There’s a weird but re-occuring claim made by Ukrainian nationalists, especially the Ukrainian diaspora in Canada, that the term “genocide” was coined in reference to what Ukrainian nationalists refer to as “the Holodomor”, the starvation deaths which occurred in the Ukrainian SSR during the Great Soviet Famine. I’m not sure how this claim got around, but I’ve seen it more than once. The Canadian-Ukrainian and anti-communist “scholar” Maria Popova claims, for example:
The term genocide was coined by Raphael Lemkin specifically about the Holodomor and this absolute clown claims the goal of Holodomor recognition is to downgrade the Holocaust. Doesn’t get much stupider than this.

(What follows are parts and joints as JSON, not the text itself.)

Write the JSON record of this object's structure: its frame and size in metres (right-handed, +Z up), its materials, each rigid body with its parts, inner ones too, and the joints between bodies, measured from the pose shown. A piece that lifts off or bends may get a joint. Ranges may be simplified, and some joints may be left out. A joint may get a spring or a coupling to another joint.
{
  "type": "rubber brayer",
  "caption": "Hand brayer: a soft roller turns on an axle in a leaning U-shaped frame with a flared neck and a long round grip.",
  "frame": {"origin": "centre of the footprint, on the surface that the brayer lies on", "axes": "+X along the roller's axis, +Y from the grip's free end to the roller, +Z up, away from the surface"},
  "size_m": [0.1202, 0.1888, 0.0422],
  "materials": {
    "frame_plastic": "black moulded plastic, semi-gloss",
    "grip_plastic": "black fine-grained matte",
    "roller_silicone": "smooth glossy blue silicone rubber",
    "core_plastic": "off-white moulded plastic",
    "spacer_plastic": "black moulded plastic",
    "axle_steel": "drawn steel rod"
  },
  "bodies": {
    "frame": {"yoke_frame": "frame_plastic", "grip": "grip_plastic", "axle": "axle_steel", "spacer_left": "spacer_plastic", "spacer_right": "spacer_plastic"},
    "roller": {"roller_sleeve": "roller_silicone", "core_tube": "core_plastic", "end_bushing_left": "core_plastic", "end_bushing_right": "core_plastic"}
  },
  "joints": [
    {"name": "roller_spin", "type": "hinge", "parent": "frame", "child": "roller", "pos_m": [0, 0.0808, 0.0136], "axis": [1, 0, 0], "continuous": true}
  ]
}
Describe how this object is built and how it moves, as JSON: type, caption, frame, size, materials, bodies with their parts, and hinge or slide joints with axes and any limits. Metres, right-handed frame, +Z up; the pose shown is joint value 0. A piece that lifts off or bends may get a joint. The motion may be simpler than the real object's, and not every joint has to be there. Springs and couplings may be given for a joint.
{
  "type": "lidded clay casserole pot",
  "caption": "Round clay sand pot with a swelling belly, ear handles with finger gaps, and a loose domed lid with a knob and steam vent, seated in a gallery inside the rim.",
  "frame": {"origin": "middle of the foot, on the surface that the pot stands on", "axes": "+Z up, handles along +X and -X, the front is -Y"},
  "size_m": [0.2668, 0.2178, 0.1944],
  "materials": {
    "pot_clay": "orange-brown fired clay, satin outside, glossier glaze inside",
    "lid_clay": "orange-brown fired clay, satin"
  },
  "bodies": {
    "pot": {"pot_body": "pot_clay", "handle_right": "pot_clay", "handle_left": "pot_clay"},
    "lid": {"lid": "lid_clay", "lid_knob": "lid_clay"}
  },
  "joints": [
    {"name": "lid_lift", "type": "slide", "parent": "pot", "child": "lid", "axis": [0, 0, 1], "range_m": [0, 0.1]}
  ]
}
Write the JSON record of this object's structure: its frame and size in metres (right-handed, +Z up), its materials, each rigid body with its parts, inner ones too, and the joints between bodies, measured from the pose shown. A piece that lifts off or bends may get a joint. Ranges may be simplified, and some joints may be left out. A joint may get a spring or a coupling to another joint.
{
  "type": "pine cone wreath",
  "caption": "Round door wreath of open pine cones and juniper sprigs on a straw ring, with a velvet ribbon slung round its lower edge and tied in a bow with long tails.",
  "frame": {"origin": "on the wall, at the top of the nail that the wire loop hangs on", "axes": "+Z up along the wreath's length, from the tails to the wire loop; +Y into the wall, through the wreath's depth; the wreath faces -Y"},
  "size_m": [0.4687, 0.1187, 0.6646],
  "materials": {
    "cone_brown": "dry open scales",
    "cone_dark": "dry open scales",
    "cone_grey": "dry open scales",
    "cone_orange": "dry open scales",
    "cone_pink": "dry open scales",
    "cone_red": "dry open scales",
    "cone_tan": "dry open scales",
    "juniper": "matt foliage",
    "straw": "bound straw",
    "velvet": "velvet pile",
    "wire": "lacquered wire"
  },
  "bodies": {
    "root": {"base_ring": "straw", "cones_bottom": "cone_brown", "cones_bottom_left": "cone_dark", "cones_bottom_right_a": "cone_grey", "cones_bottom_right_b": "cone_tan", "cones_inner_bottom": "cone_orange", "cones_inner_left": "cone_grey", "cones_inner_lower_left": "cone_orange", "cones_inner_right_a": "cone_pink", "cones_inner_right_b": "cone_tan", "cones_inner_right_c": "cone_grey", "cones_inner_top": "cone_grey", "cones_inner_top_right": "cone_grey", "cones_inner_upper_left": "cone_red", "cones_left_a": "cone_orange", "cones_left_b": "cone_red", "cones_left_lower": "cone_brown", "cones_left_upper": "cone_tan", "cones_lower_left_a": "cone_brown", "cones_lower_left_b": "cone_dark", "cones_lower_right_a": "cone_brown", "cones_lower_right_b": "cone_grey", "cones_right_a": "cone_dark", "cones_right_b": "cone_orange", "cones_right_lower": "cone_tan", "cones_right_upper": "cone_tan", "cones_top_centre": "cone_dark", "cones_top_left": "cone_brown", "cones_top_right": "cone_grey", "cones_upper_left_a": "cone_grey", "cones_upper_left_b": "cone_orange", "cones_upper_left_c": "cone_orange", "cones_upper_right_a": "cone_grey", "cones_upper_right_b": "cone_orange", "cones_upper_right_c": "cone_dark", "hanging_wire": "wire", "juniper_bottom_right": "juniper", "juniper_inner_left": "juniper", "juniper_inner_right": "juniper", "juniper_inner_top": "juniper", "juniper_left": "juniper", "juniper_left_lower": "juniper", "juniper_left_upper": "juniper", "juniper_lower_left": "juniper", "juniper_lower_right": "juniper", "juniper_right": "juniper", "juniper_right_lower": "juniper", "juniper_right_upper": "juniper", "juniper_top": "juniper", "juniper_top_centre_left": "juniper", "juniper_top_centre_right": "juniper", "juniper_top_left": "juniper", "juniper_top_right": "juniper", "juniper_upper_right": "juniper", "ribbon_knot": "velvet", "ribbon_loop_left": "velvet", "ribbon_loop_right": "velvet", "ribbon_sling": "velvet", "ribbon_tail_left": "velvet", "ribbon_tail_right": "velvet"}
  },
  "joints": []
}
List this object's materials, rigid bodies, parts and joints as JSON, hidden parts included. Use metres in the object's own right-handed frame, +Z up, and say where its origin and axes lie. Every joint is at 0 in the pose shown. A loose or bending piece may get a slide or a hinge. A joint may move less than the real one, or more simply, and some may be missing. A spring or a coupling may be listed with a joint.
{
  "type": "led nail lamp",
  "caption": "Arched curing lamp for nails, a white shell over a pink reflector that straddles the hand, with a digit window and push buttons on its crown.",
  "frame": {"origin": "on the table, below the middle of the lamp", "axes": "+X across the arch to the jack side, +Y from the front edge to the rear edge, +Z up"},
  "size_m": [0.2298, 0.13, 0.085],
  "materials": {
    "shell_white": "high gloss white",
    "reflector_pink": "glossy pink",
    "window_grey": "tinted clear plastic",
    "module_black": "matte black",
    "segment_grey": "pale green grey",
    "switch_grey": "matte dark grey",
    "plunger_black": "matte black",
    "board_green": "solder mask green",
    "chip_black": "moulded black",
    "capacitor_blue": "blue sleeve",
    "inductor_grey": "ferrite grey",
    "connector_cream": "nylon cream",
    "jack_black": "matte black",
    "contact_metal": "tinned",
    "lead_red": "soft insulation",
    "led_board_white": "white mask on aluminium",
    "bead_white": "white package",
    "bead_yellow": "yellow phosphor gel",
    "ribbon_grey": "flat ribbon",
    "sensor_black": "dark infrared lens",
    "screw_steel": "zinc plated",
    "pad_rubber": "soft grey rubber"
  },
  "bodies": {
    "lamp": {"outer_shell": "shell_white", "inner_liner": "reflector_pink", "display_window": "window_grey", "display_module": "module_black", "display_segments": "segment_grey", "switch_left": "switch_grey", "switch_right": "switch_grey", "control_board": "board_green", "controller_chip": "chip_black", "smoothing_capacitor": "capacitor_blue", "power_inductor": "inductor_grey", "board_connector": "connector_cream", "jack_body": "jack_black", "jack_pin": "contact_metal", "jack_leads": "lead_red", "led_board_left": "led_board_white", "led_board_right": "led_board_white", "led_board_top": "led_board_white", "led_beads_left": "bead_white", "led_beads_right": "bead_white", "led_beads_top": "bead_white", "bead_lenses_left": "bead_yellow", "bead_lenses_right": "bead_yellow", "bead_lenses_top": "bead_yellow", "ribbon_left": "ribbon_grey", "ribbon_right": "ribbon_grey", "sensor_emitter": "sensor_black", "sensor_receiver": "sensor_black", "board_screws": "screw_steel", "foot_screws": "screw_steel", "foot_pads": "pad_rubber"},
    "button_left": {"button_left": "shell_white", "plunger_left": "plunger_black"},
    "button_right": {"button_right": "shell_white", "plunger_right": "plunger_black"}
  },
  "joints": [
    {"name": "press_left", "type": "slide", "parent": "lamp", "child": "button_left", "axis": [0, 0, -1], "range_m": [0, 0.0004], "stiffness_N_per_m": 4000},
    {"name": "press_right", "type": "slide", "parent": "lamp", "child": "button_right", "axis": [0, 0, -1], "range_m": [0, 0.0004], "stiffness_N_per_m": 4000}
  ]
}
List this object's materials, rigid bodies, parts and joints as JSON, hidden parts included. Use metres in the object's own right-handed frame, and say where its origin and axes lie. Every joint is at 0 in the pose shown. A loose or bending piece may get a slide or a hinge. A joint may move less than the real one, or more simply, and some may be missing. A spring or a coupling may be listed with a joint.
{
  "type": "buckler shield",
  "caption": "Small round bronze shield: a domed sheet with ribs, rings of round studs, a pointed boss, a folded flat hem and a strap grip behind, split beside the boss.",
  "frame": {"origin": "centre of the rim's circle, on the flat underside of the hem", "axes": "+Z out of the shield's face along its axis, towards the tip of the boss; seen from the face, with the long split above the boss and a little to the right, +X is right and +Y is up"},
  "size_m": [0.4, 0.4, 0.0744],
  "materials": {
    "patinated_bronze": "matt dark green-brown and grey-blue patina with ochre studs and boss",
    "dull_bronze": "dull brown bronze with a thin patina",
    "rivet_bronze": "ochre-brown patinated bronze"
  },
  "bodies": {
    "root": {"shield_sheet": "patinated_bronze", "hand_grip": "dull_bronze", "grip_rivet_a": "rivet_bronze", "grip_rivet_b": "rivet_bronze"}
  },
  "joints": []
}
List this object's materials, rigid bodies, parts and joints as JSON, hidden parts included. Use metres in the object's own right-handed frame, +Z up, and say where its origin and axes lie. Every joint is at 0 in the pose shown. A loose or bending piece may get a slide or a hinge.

You can debunk this claim by just looking up the etymology of the word on Wiktionary, where it’s made clear that the term was coined by Lemkin between 1943 and 1944 in reference to the Holocaust, the Armenian genocide, and the ethnic cleansing of Assyrian villages by the Kingdom of Iraq. Popova, who is a Ukrainian nationalist, is ironically doing exactly what some random online Stalinists had accused her of, by obfuscating the Holocaust in the origin of the term “genocide”, in addition to just outright lying about the term’s etymology.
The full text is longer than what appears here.